§ **The task**
Extract the complete listing and output it unchanged.

§ **The records**
○ ○ ○

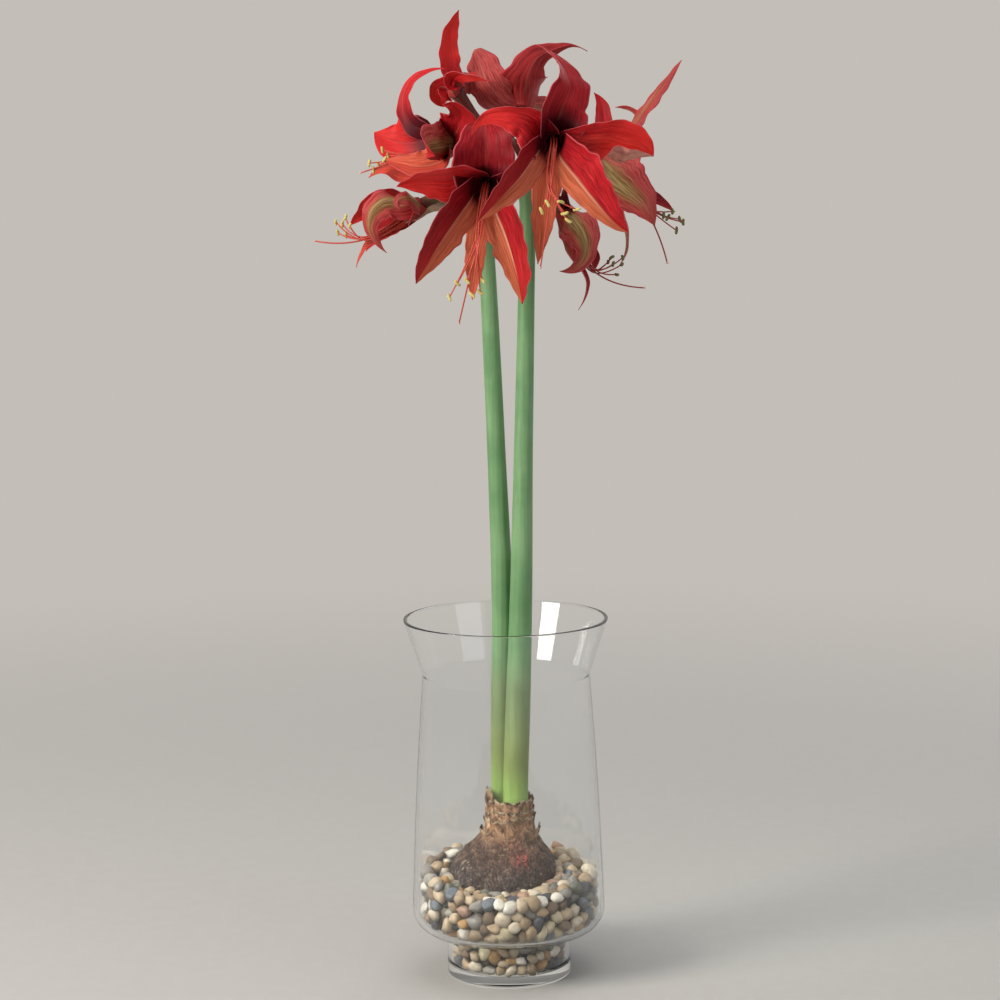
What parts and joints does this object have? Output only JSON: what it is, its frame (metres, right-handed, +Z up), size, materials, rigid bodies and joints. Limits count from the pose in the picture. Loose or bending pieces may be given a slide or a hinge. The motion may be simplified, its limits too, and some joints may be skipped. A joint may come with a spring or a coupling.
{
  "type": "amaryllis in vase",
  "caption": "Flowering amaryllis growing from its bulb in a footed clear glass vase of river pebbles, with tall bare stalks and a crown of narrow-petalled crimson flowers.",
  "frame": {"origin": "centre of the vase's foot, on the surface that the vase stands on", "axes": "+Z up along the vase's axis, -Y towards the front, +X to the right as seen from the front; metres"},
  "size_m": [0.319, 0.2063, 0.8455],
  "materials": {
    "clear_glass": "clear polished glass",
    "river_pebbles": "smooth tumbled stone in mixed colours",
    "bulb_skin": "matt, dry brown bulb skin",
    "dry_tunic": "papery, torn, matt",
    "stalk_green": "satin green plant skin with a grey bloom",
    "tepal_red": "velvety crimson petal",
    "stamen_red": "satin orange-red threads with cream tips"
  },
  "bodies": {
    "root": {"vase": "clear_glass", "pebble_bed": "river_pebbles", "bulb": "bulb_skin", "bulb_tunic": "dry_tunic", "scape_left": "stalk_green", "scape_right": "stalk_green", "front_right_tepal_1": "tepal_red", "front_right_tepal_2": "tepal_red", "front_right_tepal_3": "tepal_red", "front_right_tepal_4": "tepal_red", "front_right_tepal_5": "tepal_red", "front_right_tepal_6": "tepal_red", "front_right_stamens": "stamen_red", "front_left_tepal_1": "tepal_red", "front_left_tepal_2": "tepal_red", "front_left_tepal_3": "tepal_red", "front_left_tepal_4": "tepal_red", "front_left_tepal_5": "tepal_red", "front_left_tepal_6": "tepal_red", "front_left_stamens": "stamen_red", "left_tepal_1": "tepal_red", "left_tepal_2": "tepal_red", "left_tepal_3": "tepal_red", "left_tepal_4": "tepal_red", "left_tepal_5": "tepal_red", "left_tepal_6": "tepal_red", "left_stamens": "stamen_red", "left_low_tepal_1": "tepal_red", "left_low_tepal_2": "tepal_red", "left_low_tepal_3": "tepal_red", "left_low_tepal_4": "tepal_red", "left_low_tepal_5": "tepal_red", "left_low_tepal_6": "tepal_red", "left_low_stamens": "stamen_red", "back_tepal_1": "tepal_red", "back_tepal_2": "tepal_red", "back_tepal_3": "tepal_red", "back_tepal_4": "tepal_red", "back_tepal_5": "tepal_red", "back_tepal_6": "tepal_red", "back_left_tepal_1": "tepal_red", "back_left_tepal_2": "tepal_red", "back_left_tepal_3": "tepal_red", "back_left_tepal_4": "tepal_red", "back_left_tepal_5": "tepal_red", "back_left_tepal_6": "tepal_red", "right_tepal_1": "tepal_red", "right_tepal_2": "tepal_red", "right_tepal_3": "tepal_red", "right_tepal_4": "tepal_red", "right_tepal_5": "tepal_red", "right_tepal_6": "tepal_red", "right_stamens": "stamen_red", "right_low_tepal_1": "tepal_red", "right_low_tepal_2": "tepal_red", "right_low_tepal_3": "tepal_red", "right_low_tepal_4": "tepal_red", "right_low_tepal_5": "tepal_red", "right_low_tepal_6": "tepal_red", "right_low_stamens": "stamen_red"}
  },
  "joints": []
}
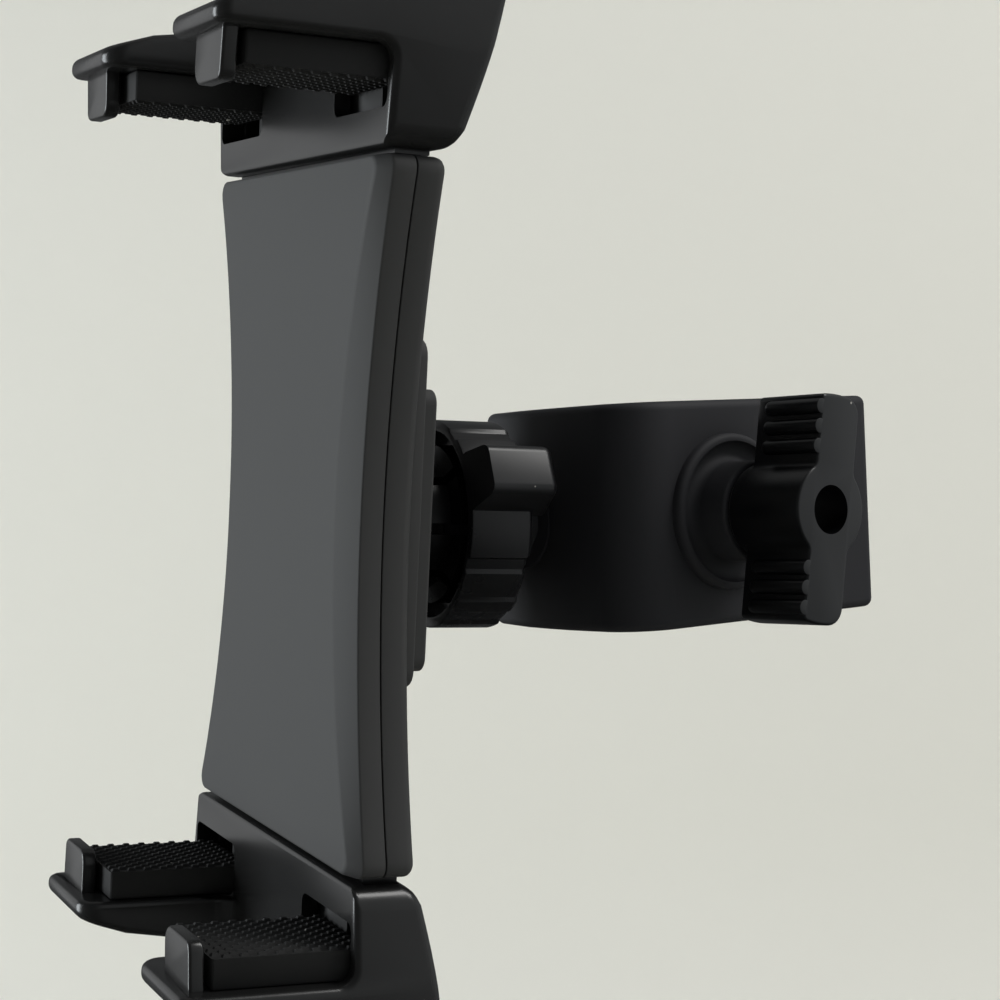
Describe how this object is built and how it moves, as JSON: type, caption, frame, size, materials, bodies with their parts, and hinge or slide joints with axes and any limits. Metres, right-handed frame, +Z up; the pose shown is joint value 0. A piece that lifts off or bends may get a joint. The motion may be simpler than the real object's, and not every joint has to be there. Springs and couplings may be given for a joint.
{
  "type": "tablet holder",
  "caption": "Spring-loaded tablet cradle with gripping fingers on a ball joint, held by a screw clamp that grips an upright pole.",
  "frame": {"origin": "on the axis of the gripped pole, half way up the clamp's pads", "axes": "+Z up the pole, -Y from the pole towards the tablet, +X towards the clamp's knob"},
  "size_m": [0.0957, 0.1214, 0.1452],
  "materials": {
    "clamp_plastic": "satin soft-touch black",
    "gloss_plastic": "semi-gloss black",
    "shell_plastic": "fine spark texture, dark grey",
    "arm_plastic": "semi-gloss black",
    "slide_plastic": "smooth acetal black",
    "jaw_rubber": "matte",
    "grip_rubber": "woven texture",
    "screw_steel": "zinc plated",
    "small_screws": "black oxide",
    "spring_steel": "bare wire"
  },
  "bodies": {
    "clamp": {"clamp_body": "clamp_plastic", "near_jaw_pad": "jaw_rubber", "ball_stud": "clamp_plastic", "ball_stud_screw": "screw_steel", "thrust_washer": "screw_steel"},
    "screw": {"clamp_screw": "screw_steel", "t_knob": "gloss_plastic", "retaining_clip": "screw_steel"},
    "jaw": {"sliding_jaw": "clamp_plastic", "far_jaw_pad": "jaw_rubber", "captive_nut": "screw_steel"},
    "pan": {"pressure_pad": "jaw_rubber"},
    "tilt": {"friction_collet": "slide_plastic"},
    "cradle": {"front_shell": "shell_plastic", "rear_shell": "shell_plastic", "shell_screws": "small_screws", "mount_plate": "shell_plastic", "plate_screws": "small_screws", "socket": "gloss_plastic", "upper_springs": "spring_steel", "lower_spring": "spring_steel"},
    "ring": {"lock_ring": "gloss_plastic"},
    "upper_arm": {"upper_arm": "arm_plastic", "upper_slide": "slide_plastic", "upper_near_pad": "grip_rubber", "upper_far_pad": "grip_rubber", "upper_arm_screws": "small_screws"},
    "lower_arm": {"lower_arm": "arm_plastic", "lower_slide": "slide_plastic", "lower_near_pad": "grip_rubber", "lower_far_pad": "grip_rubber", "lower_arm_screws": "small_screws"}
  },
  "joints": [
    {"name": "knob_turn", "type": "hinge", "parent": "clamp", "child": "screw", "pos_m": [0.03, -0.025, 0], "axis": [1, 0, 0], "range_deg": [-4330, 1090]},
    {"name": "jaw_slide", "type": "slide", "parent": "clamp", "child": "jaw", "axis": [-1, 0, 0], "range_m": [-0.012, 0.003]},
    {"name": "ball_pan", "type": "hinge", "parent": "clamp", "child": "pan", "pos_m": [0.0047, -0.0537, 0], "axis": [0, 0, 1], "range_deg": [-6, 18]},
    {"name": "ball_tilt", "type": "hinge", "parent": "pan", "child": "tilt", "pos_m": [0.0047, -0.0537, 0], "axis": [0.9677, -0.2521, 0], "range_deg": [-7.8, 14.2]},
    {"name": "ball_roll", "type": "hinge", "parent": "tilt", "child": "cradle", "pos_m": [0.0047, -0.0537, 0], "axis": [0.2514, 0.9651, -0.0732], "continuous": true},
    {"name": "lock_ring_turn", "type": "hinge", "parent": "cradle", "child": "ring", "pos_m": [0.0047, -0.0537, 0], "axis": [0.2514, 0.9651, -0.0732], "range_deg": [-60, 0]},
    {"name": "upper_arm_slide", "type": "slide", "parent": "cradle", "child": "upper_arm", "axis": [0.0926, 0.0513, 0.9944], "range_m": [0, 0.042], "stiffness_N_per_m": 90, "springref_m": -0.03, "deforming": ["upper_springs"]},
    {"name": "lower_arm_slide", "type": "slide", "parent": "cradle", "child": "lower_arm", "axis": [-0.0926, -0.0513, -0.9944], "range_m": [0, 0.042], "stiffness_N_per_m": 90, "springref_m": -0.03, "deforming": ["lower_spring"]}
  ],
  "couplings": [
    {"joint": "knob_turn", "follows": "jaw_slide", "rad_per_m": 6283.2}
  ]
}
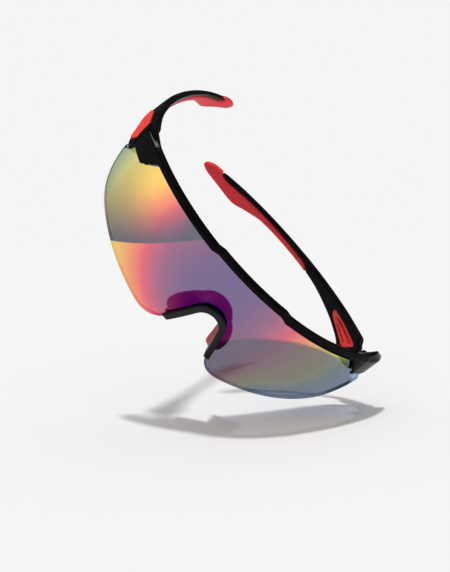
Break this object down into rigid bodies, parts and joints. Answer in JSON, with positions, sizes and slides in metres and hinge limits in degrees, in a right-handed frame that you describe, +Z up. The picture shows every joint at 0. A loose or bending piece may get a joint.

○ ○ ○

§ **Result of the exercise**
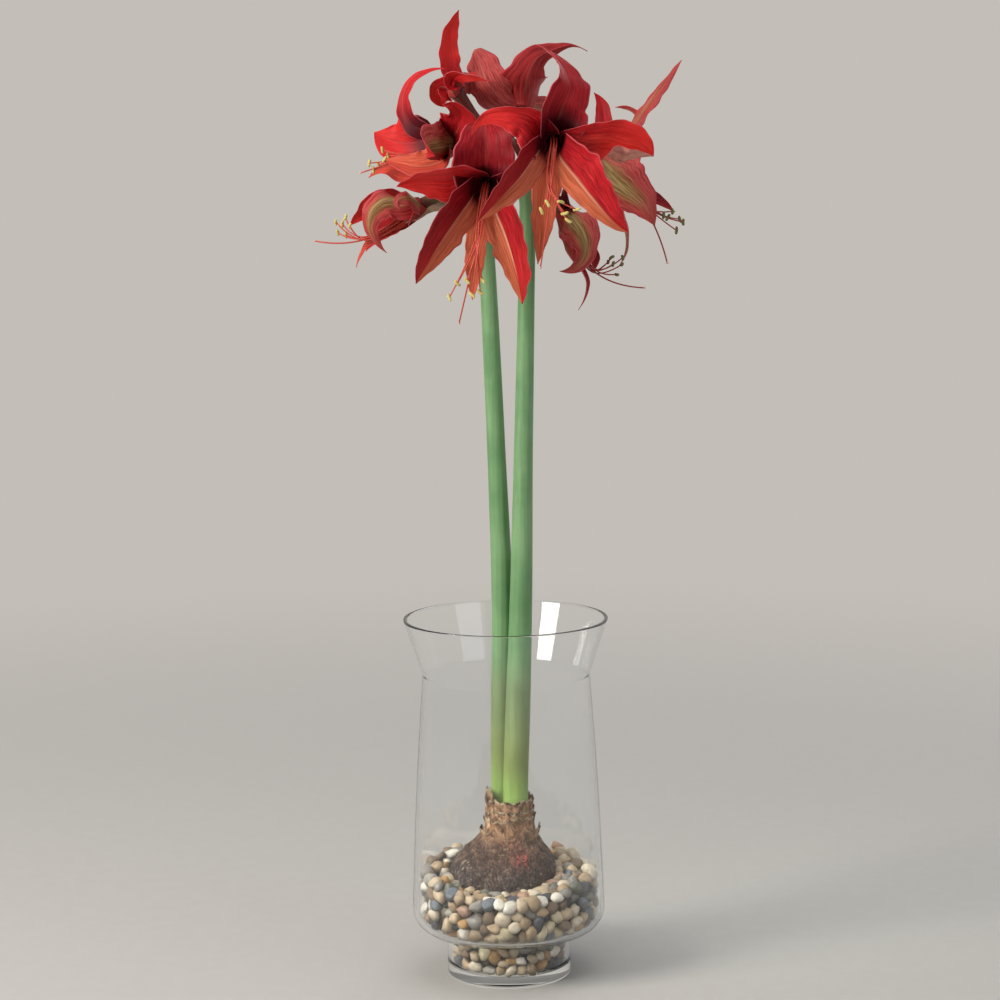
What parts and joints does this object have? Output only JSON: what it is, its frame (metres, right-handed, +Z up), size, materials, rigid bodies and joints. Limits count from the pose in the picture. Loose or bending pieces may be given a slide or a hinge. The motion may be simplified, its limits too, and some joints may be skipped. A joint may come with a spring or a coupling.
{
  "type": "amaryllis in vase",
  "caption": "Flowering amaryllis growing from its bulb in a footed clear glass vase of river pebbles, with tall bare stalks and a crown of narrow-petalled crimson flowers.",
  "frame": {"origin": "centre of the vase's foot, on the surface that the vase stands on", "axes": "+Z up along the vase's axis, -Y towards the front, +X to the right as seen from the front; metres"},
  "size_m": [0.319, 0.2063, 0.8455],
  "materials": {
    "clear_glass": "clear polished glass",
    "river_pebbles": "smooth tumbled stone in mixed colours",
    "bulb_skin": "matt, dry brown bulb skin",
    "dry_tunic": "papery, torn, matt",
    "stalk_green": "satin green plant skin with a grey bloom",
    "tepal_red": "velvety crimson petal",
    "stamen_red": "satin orange-red threads with cream tips"
  },
  "bodies": {
    "root": {"vase": "clear_glass", "pebble_bed": "river_pebbles", "bulb": "bulb_skin", "bulb_tunic": "dry_tunic", "scape_left": "stalk_green", "scape_right": "stalk_green", "front_right_tepal_1": "tepal_red", "front_right_tepal_2": "tepal_red", "front_right_tepal_3": "tepal_red", "front_right_tepal_4": "tepal_red", "front_right_tepal_5": "tepal_red", "front_right_tepal_6": "tepal_red", "front_right_stamens": "stamen_red", "front_left_tepal_1": "tepal_red", "front_left_tepal_2": "tepal_red", "front_left_tepal_3": "tepal_red", "front_left_tepal_4": "tepal_red", "front_left_tepal_5": "tepal_red", "front_left_tepal_6": "tepal_red", "front_left_stamens": "stamen_red", "left_tepal_1": "tepal_red", "left_tepal_2": "tepal_red", "left_tepal_3": "tepal_red", "left_tepal_4": "tepal_red", "left_tepal_5": "tepal_red", "left_tepal_6": "tepal_red", "left_stamens": "stamen_red", "left_low_tepal_1": "tepal_red", "left_low_tepal_2": "tepal_red", "left_low_tepal_3": "tepal_red", "left_low_tepal_4": "tepal_red", "left_low_tepal_5": "tepal_red", "left_low_tepal_6": "tepal_red", "left_low_stamens": "stamen_red", "back_tepal_1": "tepal_red", "back_tepal_2": "tepal_red", "back_tepal_3": "tepal_red", "back_tepal_4": "tepal_red", "back_tepal_5": "tepal_red", "back_tepal_6": "tepal_red", "back_left_tepal_1": "tepal_red", "back_left_tepal_2": "tepal_red", "back_left_tepal_3": "tepal_red", "back_left_tepal_4": "tepal_red", "back_left_tepal_5": "tepal_red", "back_left_tepal_6": "tepal_red", "right_tepal_1": "tepal_red", "right_tepal_2": "tepal_red", "right_tepal_3": "tepal_red", "right_tepal_4": "tepal_red", "right_tepal_5": "tepal_red", "right_tepal_6": "tepal_red", "right_stamens": "stamen_red", "right_low_tepal_1": "tepal_red", "right_low_tepal_2": "tepal_red", "right_low_tepal_3": "tepal_red", "right_low_tepal_4": "tepal_red", "right_low_tepal_5": "tepal_red", "right_low_tepal_6": "tepal_red", "right_low_stamens": "stamen_red"}
  },
  "joints": []
}
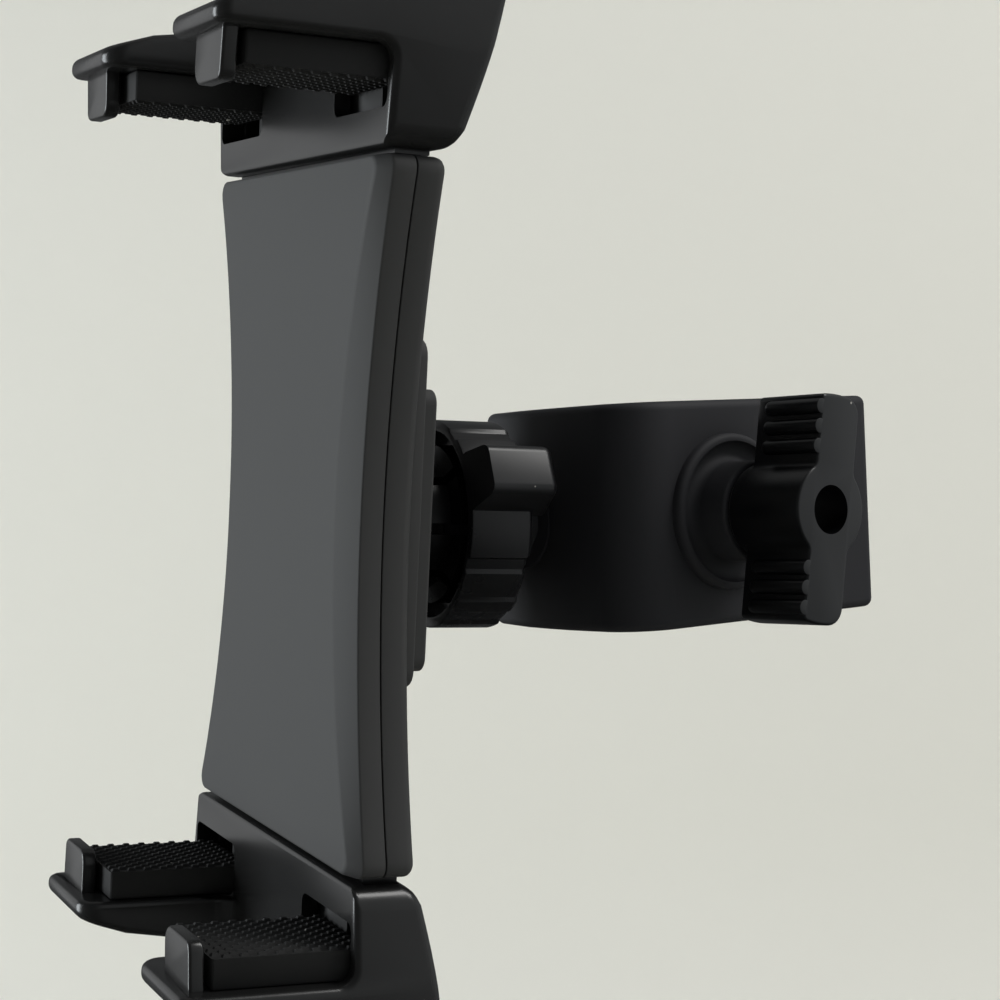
Describe how this object is built and how it moves, as JSON: type, caption, frame, size, materials, bodies with their parts, and hinge or slide joints with axes and any limits. Metres, right-handed frame, +Z up; the pose shown is joint value 0. A piece that lifts off or bends may get a joint. The motion may be simpler than the real object's, and not every joint has to be there. Springs and couplings may be given for a joint.
{
  "type": "tablet holder",
  "caption": "Spring-loaded tablet cradle with gripping fingers on a ball joint, held by a screw clamp that grips an upright pole.",
  "frame": {"origin": "on the axis of the gripped pole, half way up the clamp's pads", "axes": "+Z up the pole, -Y from the pole towards the tablet, +X towards the clamp's knob"},
  "size_m": [0.0957, 0.1214, 0.1452],
  "materials": {
    "clamp_plastic": "satin soft-touch black",
    "gloss_plastic": "semi-gloss black",
    "shell_plastic": "fine spark texture, dark grey",
    "arm_plastic": "semi-gloss black",
    "slide_plastic": "smooth acetal black",
    "jaw_rubber": "matte",
    "grip_rubber": "woven texture",
    "screw_steel": "zinc plated",
    "small_screws": "black oxide",
    "spring_steel": "bare wire"
  },
  "bodies": {
    "clamp": {"clamp_body": "clamp_plastic", "near_jaw_pad": "jaw_rubber", "ball_stud": "clamp_plastic", "ball_stud_screw": "screw_steel", "thrust_washer": "screw_steel"},
    "screw": {"clamp_screw": "screw_steel", "t_knob": "gloss_plastic", "retaining_clip": "screw_steel"},
    "jaw": {"sliding_jaw": "clamp_plastic", "far_jaw_pad": "jaw_rubber", "captive_nut": "screw_steel"},
    "pan": {"pressure_pad": "jaw_rubber"},
    "tilt": {"friction_collet": "slide_plastic"},
    "cradle": {"front_shell": "shell_plastic", "rear_shell": "shell_plastic", "shell_screws": "small_screws", "mount_plate": "shell_plastic", "plate_screws": "small_screws", "socket": "gloss_plastic", "upper_springs": "spring_steel", "lower_spring": "spring_steel"},
    "ring": {"lock_ring": "gloss_plastic"},
    "upper_arm": {"upper_arm": "arm_plastic", "upper_slide": "slide_plastic", "upper_near_pad": "grip_rubber", "upper_far_pad": "grip_rubber", "upper_arm_screws": "small_screws"},
    "lower_arm": {"lower_arm": "arm_plastic", "lower_slide": "slide_plastic", "lower_near_pad": "grip_rubber", "lower_far_pad": "grip_rubber", "lower_arm_screws": "small_screws"}
  },
  "joints": [
    {"name": "knob_turn", "type": "hinge", "parent": "clamp", "child": "screw", "pos_m": [0.03, -0.025, 0], "axis": [1, 0, 0], "range_deg": [-4330, 1090]},
    {"name": "jaw_slide", "type": "slide", "parent": "clamp", "child": "jaw", "axis": [-1, 0, 0], "range_m": [-0.012, 0.003]},
    {"name": "ball_pan", "type": "hinge", "parent": "clamp", "child": "pan", "pos_m": [0.0047, -0.0537, 0], "axis": [0, 0, 1], "range_deg": [-6, 18]},
    {"name": "ball_tilt", "type": "hinge", "parent": "pan", "child": "tilt", "pos_m": [0.0047, -0.0537, 0], "axis": [0.9677, -0.2521, 0], "range_deg": [-7.8, 14.2]},
    {"name": "ball_roll", "type": "hinge", "parent": "tilt", "child": "cradle", "pos_m": [0.0047, -0.0537, 0], "axis": [0.2514, 0.9651, -0.0732], "continuous": true},
    {"name": "lock_ring_turn", "type": "hinge", "parent": "cradle", "child": "ring", "pos_m": [0.0047, -0.0537, 0], "axis": [0.2514, 0.9651, -0.0732], "range_deg": [-60, 0]},
    {"name": "upper_arm_slide", "type": "slide", "parent": "cradle", "child": "upper_arm", "axis": [0.0926, 0.0513, 0.9944], "range_m": [0, 0.042], "stiffness_N_per_m": 90, "springref_m": -0.03, "deforming": ["upper_springs"]},
    {"name": "lower_arm_slide", "type": "slide", "parent": "cradle", "child": "lower_arm", "axis": [-0.0926, -0.0513, -0.9944], "range_m": [0, 0.042], "stiffness_N_per_m": 90, "springref_m": -0.03, "deforming": ["lower_spring"]}
  ],
  "couplings": [
    {"joint": "knob_turn", "follows": "jaw_slide", "rad_per_m": 6283.2}
  ]
}
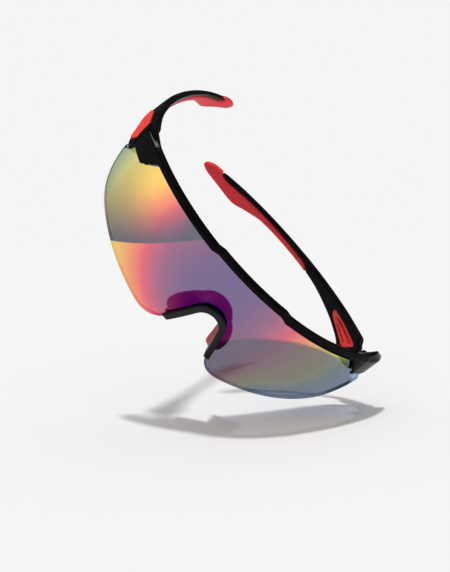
Break this object down into rigid bodies, parts and joints. Answer in JSON, with positions, sizes and slides in metres and hinge limits in degrees, in a right-handed frame that you describe, +Z up. The picture shows every joint at 0. A loose or bending piece may get a joint.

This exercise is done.